In Okey Ndibe’s Foreign Gods, Inc., African deities become pawns in the global market

Ikechuka Uzonda, the protagonist of Okey Ndibe’s Foreign Gods, Inc., faces problems everywhere he turns. A Nigerian who won a scholarship to Amherst, Ike’s accent has barred him from entering the American corporate world. For thirteen years he has worked as a cab driver in New York, but the money he earns is quickly exhausted by his dual addictions to alcohol and gambling, leaving nothing to send home to his African family. His flamboyant American wife has left him for a store owner with more ready money, and his landlord clamors for rent.

But Ike (pronounced “Ee-keh”) has hatched a scheme to solve his financial crisis. He has learned about a Manhattan gallery, Foreign Gods, Inc., where statues of Third World deities are selling for hundreds of thousands of dollars. Ike figures that his village’s war god, Ngene, who once led their warriors to triumph over every foe in the region, should be worth a premium to Western millionaires. He plans to fly back to Nigeria, steal Ngene, and capitalize on the current fascination with tribal religions.

Ike understands that he will be ransacking his tribe’s traditions in the service of rapacious capitalism, but dire circumstances have pushed him toward this unpleasant expedient. He justifies his plan by quoting the words of the Foreign Gods gallery owner, who announces that religious icons must re-locate in order to remain potent: “In a postmodern world, even gods and sacred objects must travel or lose their vitality; any deity that remained stuck in its place and original purpose would soon become moribund,” he says. Ike knows that this “mumbo jumbo” is nothing more than pseudo-intellectual rationalization; “Still, he made it serve.”

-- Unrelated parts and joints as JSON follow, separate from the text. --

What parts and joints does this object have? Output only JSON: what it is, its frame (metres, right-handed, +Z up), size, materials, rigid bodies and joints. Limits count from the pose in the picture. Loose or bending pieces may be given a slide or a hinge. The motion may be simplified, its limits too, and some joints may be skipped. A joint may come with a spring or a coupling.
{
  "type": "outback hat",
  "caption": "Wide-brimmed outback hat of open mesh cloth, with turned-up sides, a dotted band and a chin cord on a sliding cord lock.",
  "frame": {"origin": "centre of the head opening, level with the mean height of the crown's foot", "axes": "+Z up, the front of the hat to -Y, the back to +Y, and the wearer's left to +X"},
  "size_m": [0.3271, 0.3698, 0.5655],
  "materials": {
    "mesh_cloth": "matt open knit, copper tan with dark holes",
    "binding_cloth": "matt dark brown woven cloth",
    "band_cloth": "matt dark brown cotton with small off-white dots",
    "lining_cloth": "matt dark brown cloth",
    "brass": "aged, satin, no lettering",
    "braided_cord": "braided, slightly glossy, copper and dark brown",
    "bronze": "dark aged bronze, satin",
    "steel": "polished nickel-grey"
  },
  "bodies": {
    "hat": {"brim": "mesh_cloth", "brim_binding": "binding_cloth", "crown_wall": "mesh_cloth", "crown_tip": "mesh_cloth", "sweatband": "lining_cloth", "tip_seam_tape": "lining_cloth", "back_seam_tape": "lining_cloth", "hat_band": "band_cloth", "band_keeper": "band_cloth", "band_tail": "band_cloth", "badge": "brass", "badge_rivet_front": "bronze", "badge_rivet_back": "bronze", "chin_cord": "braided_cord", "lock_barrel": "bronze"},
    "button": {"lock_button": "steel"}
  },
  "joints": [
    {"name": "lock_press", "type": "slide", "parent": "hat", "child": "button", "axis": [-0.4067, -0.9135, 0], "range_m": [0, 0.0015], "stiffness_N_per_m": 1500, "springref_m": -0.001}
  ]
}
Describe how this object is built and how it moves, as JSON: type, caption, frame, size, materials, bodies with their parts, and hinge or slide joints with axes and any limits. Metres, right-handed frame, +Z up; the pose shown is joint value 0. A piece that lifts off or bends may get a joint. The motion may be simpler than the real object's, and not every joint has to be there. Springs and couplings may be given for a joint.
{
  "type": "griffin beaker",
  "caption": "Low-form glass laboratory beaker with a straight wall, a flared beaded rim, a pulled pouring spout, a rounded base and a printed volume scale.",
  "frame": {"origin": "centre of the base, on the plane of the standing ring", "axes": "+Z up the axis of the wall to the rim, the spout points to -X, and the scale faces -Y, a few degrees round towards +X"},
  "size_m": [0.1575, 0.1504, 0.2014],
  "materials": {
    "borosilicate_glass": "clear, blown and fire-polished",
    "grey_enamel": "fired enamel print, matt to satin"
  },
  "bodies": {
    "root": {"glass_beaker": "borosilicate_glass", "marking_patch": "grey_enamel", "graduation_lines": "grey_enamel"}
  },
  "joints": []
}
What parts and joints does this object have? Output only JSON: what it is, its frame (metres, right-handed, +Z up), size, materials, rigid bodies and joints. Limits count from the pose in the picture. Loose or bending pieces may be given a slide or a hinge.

Ndibe’s novel takes on serious themes of cultural exchange, but it does so in a decidedly comic fashion. All the characters Ike encounters, in New York and in Nigeria, inject their own brands of humor into the story. His ex-wife, Bernita, expresses libidinous zeal with precision and rapturous vulgarity; Ike’s friend Big Ed, a fellow cabbie, offers acerbic wisdom: “Listen, man, you ever see a one-legged man winning an arse-kicking contest?” Big Ed asks.

When Ike travels to Nigeria, fun and trouble quickly follow. Ndibe captures the elliptical poetry of the Nigerian patois, in both Igbo (rendered as English) and pidgin English. The most colorful character from Ike’s home village is Ike’s old classmate Tony Iba, who earned the moniker Tony Curtis by imitating the American actor’s mannerisms and facial expressions. “Chief Iba,” now chair of the local government council, speaks “a brew of English of his own invention, at once ungrammatical and alluring.” Iba explains to Ike that, while he is “quartered” most of the year in Nigeria, “My missus and childs say the heat is three much here. So therefore they navigated abroad to London where God blows AC inside the air. My own is to sufferate for them to enjoy.”

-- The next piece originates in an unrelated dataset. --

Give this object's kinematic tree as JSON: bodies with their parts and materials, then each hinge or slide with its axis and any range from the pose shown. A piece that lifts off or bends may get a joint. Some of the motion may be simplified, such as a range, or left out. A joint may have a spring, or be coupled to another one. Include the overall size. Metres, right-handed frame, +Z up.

What’s at stake in Ike’s dilemma, Ndibe makes clear, are two competing narratives that would define the people of southeastern Nigeria: either they remain essentially African, with active beliefs in the ancient gods of their forefathers, or they are global citizens whose culture can be tossed aside and replaced by whatever Western influence happens to drift into the region. Ike prefers his uncle’s pagan virility and connection to the earth over the flimsy, “invisible” claims of Christianity and its corrupt representative in his hometown. At his best moments, Ike feels compelled to protect his uncle’s god, not steal it for his own, base purposes.

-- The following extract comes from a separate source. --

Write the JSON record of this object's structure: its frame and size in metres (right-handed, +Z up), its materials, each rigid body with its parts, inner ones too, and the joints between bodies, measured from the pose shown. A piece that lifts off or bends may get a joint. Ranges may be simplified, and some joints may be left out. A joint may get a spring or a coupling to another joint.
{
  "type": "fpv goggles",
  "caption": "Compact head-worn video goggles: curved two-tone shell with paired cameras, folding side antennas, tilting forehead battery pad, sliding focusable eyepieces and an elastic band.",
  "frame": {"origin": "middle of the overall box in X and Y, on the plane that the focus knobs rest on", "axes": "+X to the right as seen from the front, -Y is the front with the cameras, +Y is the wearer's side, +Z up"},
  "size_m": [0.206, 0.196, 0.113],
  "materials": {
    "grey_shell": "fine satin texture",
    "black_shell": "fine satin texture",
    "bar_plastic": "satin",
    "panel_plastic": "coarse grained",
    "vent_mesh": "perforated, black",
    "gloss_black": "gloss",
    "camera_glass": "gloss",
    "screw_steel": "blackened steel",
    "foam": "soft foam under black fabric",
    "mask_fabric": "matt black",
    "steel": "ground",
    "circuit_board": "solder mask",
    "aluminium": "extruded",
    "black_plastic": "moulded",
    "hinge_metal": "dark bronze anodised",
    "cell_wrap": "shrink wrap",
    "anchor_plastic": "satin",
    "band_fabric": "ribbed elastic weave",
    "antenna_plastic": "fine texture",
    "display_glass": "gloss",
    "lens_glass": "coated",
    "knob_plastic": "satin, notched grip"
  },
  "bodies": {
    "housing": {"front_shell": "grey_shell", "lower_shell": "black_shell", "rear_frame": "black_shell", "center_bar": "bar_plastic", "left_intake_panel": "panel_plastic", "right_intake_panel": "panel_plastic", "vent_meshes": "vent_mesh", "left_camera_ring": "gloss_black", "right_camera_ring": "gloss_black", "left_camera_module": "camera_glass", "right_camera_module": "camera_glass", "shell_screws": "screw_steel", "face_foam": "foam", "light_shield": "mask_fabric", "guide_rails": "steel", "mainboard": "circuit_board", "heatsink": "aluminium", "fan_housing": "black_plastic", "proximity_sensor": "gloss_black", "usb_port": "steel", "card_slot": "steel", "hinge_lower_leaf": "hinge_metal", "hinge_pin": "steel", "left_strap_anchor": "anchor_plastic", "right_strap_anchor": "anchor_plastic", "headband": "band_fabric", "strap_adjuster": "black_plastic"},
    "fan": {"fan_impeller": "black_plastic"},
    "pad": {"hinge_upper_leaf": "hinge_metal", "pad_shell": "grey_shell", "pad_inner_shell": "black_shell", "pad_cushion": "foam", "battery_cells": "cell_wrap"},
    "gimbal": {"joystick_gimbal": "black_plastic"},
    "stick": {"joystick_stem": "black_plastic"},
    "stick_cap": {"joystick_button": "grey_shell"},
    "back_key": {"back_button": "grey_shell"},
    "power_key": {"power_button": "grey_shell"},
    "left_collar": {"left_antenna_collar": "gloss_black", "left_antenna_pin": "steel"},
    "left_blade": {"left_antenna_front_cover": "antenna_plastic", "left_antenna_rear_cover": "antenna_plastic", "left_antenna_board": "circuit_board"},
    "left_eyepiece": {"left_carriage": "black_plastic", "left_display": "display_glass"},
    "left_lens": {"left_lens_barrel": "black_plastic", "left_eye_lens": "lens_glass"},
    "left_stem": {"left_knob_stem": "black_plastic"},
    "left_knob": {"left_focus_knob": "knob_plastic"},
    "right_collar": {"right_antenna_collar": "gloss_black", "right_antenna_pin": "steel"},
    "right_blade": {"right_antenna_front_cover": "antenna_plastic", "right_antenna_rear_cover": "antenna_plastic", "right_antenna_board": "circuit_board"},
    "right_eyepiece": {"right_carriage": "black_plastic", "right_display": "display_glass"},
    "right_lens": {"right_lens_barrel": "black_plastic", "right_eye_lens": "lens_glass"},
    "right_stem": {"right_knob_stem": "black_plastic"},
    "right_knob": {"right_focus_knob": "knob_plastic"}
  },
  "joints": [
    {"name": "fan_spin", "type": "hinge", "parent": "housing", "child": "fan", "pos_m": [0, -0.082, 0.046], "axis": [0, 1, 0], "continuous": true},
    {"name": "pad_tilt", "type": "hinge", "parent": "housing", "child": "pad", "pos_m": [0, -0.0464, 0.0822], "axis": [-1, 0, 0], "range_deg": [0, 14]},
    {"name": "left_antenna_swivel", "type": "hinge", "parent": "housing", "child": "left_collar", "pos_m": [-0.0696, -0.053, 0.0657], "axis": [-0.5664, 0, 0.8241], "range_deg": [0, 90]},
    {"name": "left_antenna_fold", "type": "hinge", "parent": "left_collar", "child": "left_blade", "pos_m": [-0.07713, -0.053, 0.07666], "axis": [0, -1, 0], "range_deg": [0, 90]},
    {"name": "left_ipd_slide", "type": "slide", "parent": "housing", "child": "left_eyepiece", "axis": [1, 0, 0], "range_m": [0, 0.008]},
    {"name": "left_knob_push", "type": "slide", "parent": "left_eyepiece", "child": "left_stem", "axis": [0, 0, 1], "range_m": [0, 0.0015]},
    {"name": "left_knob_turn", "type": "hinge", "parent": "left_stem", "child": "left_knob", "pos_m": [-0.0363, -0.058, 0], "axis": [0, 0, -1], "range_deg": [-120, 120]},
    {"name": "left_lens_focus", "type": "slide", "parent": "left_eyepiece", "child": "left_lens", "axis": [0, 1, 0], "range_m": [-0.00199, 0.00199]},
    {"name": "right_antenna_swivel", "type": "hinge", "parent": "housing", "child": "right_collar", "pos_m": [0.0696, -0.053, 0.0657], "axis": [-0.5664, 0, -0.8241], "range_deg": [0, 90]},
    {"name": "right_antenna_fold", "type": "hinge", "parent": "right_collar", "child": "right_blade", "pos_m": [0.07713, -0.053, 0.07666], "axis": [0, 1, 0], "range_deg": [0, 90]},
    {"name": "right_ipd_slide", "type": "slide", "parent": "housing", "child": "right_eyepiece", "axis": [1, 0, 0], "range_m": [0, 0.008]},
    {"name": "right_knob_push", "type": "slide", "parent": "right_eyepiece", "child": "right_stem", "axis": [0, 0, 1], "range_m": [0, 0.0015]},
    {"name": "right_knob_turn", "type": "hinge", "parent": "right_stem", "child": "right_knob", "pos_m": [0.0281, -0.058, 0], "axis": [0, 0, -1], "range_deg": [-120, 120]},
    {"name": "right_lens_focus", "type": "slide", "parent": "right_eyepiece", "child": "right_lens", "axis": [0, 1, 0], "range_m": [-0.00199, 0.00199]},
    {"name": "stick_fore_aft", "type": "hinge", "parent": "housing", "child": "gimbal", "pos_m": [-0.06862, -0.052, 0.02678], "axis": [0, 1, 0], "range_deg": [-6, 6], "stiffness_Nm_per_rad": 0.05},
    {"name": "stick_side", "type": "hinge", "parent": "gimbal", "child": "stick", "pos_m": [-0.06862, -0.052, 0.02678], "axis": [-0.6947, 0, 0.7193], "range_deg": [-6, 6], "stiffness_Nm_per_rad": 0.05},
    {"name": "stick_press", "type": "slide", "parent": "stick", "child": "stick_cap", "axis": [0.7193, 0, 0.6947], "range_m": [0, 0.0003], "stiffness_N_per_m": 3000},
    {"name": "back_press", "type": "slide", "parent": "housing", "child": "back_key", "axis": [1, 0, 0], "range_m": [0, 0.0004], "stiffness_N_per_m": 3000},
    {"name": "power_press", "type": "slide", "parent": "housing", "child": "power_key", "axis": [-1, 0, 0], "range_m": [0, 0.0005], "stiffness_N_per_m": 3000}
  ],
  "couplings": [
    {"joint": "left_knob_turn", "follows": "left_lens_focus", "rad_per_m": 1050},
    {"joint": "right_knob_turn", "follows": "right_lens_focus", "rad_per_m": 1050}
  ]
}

Those practical concerns never drift far from Ike’s mind, however. Beyond his own selfish motivations, Ike also knows that there are times—as when a deity “turns on the community it’s supposed to protect”—when it is the village’s best interest to kill a god. In this respect, Ike seems less like an American trying to thrive in New York than an African with the fate of his village resting in his hands.